On the left of this chart, you see the 22-nanometer product family, so that’s Ivy Bridge in Haswell. As you might recall, Haswell on 23-nanometer was one of our company’s lowest cost products ever and one of our highest yielding processor technologies ever. On the right hand side, you see our 14-nanometer product family and their families and for the first time. They follow that similar trend, as we go from Broadwell, which was the first product on 14-nanometer to Skylake and then to Kabylake. You see that by the time Skylake gets to the point that it’s ramped, it gets to a similar cost to Haswell at the same time in its life. You see something really interesting with Kabylake. If you take out your ruler, and I know some of the financial types in the back will, you know who you are. You’re going to see that Kabylake at launch is actually a little bit lower than Haswell is.
So we’re getting a great cost at 14-nanometer, as we get to those later waves of product, that actually shouldn’t be a surprise. I think you’ve seen this kind of information from Intel in the past, but there is something that’s really important here. Kabylake has 800 million more transistors than does Haswell. It scores 30% higher on common metrics like 3DMark. Kabylake enables entirely new usage models, like immersive virtual reality, and those kinds of things. It’s an entirely different kind of product, entirely different class of product frankly.
So the truth of Moore’s Law resides in those cost curves. We can bring new capabilities to the market at a similar cost to the generation that came before. The prior graph showed actual product cost, but that can be impacted by things other than Moore’s Law, so if you think about it, as we progress our product line from two cores to four cores, the die size can increase, and our unit cost presumably goes up in that model, so it could be impacted by mix. Now, presumably, we get paid for that but still that cost trend is impacted by that mix. This graph is an all-in cost for our PC CPU product, so it isolates that segment of the business, and it shows our actual curves of what we’ve achieved in terms of cost per transistor since 2004, so this is an all-in actual cost for the company for the PC client business.
It’s cost per million transistors, if you think about it like that, so it’s kind of the corollary to Moore’s Law, where it’s showing cost per million transistors as opposed to density. This is also analog scale, and this is the first time that we’ve shown this data publicly.
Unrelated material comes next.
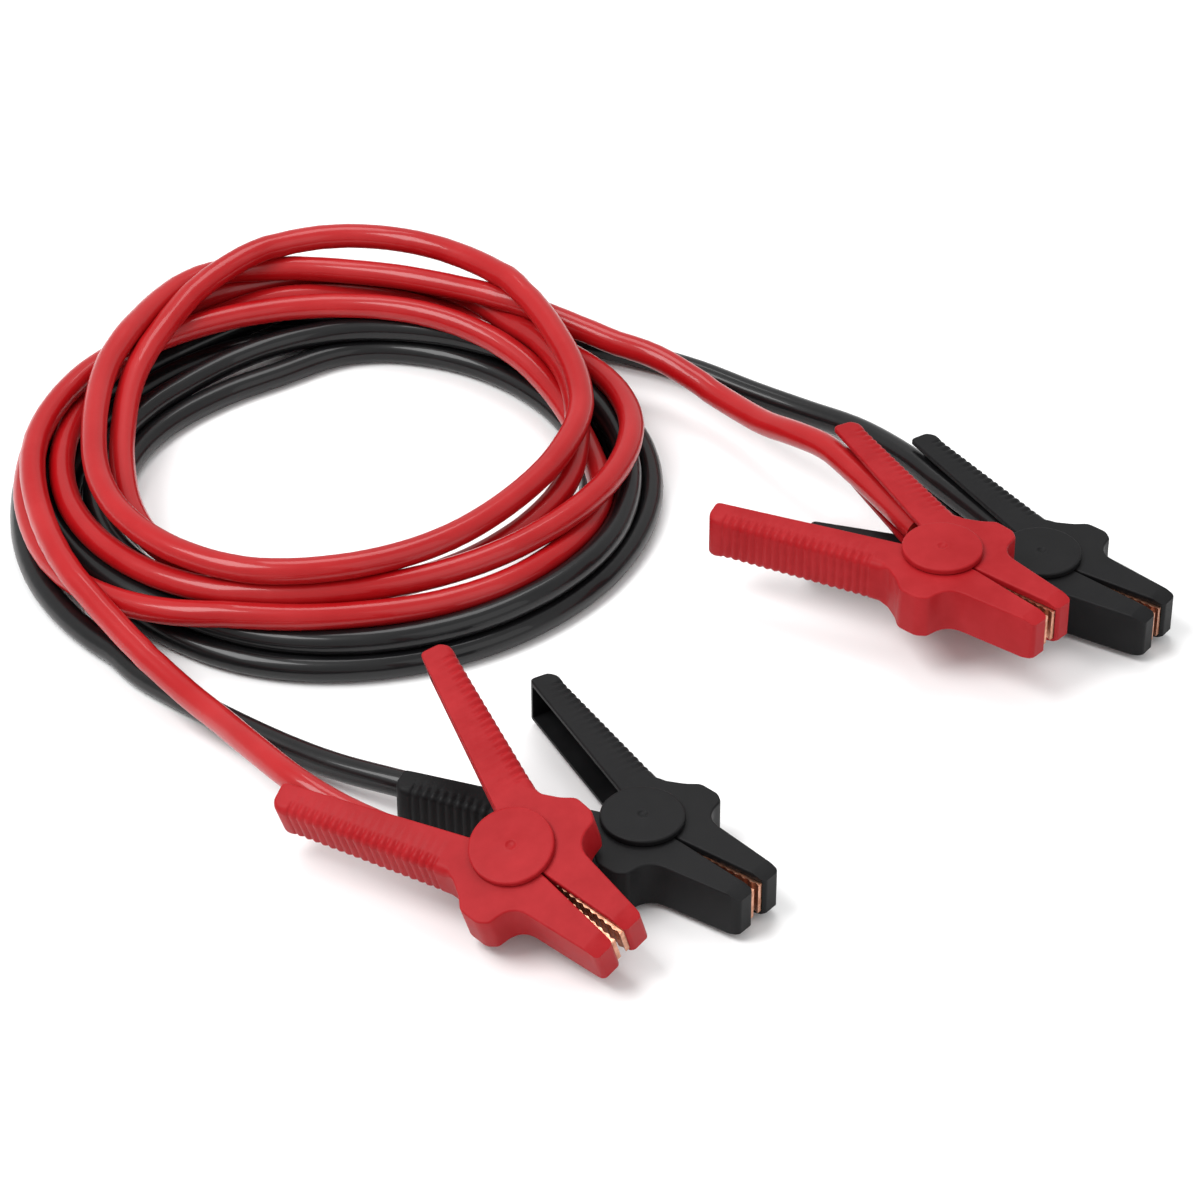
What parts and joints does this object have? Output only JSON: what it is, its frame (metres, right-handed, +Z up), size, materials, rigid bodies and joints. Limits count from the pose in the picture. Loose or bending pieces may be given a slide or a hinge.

This chart is the realized benefit of Moore’s Law to our cost structure over time, so it’s cost per million transistors, so it normalizes for mix, it’s the entirety of our PC product business.
You see something interesting here, because we put no transistors on here, even with that longer time between nodes, we’re staying on the same realized cost per million transistor curve. This is the benefit of hyperscaling that was I just talking about, and the intra-node optimizations, and while I’m not showing 10-nanometer on this chart, I can say that based on everything that we know about 10-nanometer, we expect that this trend will continue out through the 10-nanometer generation.
Remember I told you earlier, there are two benefits to Moore’s Law. One is that the cost comes down over time, which I just showed you, but the other is that we can improve the capabilities of our products year in and year out. We can create more capable products for data centers, for machine learning. We can create more capable products in the client space, we can go after new markets. And you can see in our financials, over the last several years the impact of having this Moore’s Law leadership has impacted our financials, not just in the cost but also in the competitiveness of our product line, and the best way to view that is in viewing the gross margin of the company and how it has shifted up. It’s a combination of the cost that we’ve been achieving and the capability of our products over time. So, we continue to benefit from Moore’s Law.
End of Stacy J. Smith presentation transcript. Read Stacy J. Smith’s editorial “Moore’s Law: Setting the Record Straight.”
Mark Bohr, Intel Senior Fellow, Technology and Manufacturing Group Director, Process Architecture and Integration: Good morning. Today, I get to talk to you about my favorite topic, Moore’s Law leadership.
All right. Let me remind you what Moore’s Law is: it’s not a law of physics, it’s a law of economics. By scaling transistors you can deliver lower cost per transistor or you can take those lower cost transistors and add more transistors to a product to provide more functionality and higher performance. So again, Moore’s Law can deliver either more cost savings or more performance or some combination of the two.
Historically microprocessor die area scaling has been around 0.62x per generation, more than the transistor density improvements that I showed earlier because a microprocessor is a mixture of several different types of circuits. There are of course the logic circuits which tend to scale the best, but there are also IO circuits and SRAM circuits and maybe some of the analog circuits that typically don’t scale as well as logic circuits. So, that’s where the 0.62x number has come from.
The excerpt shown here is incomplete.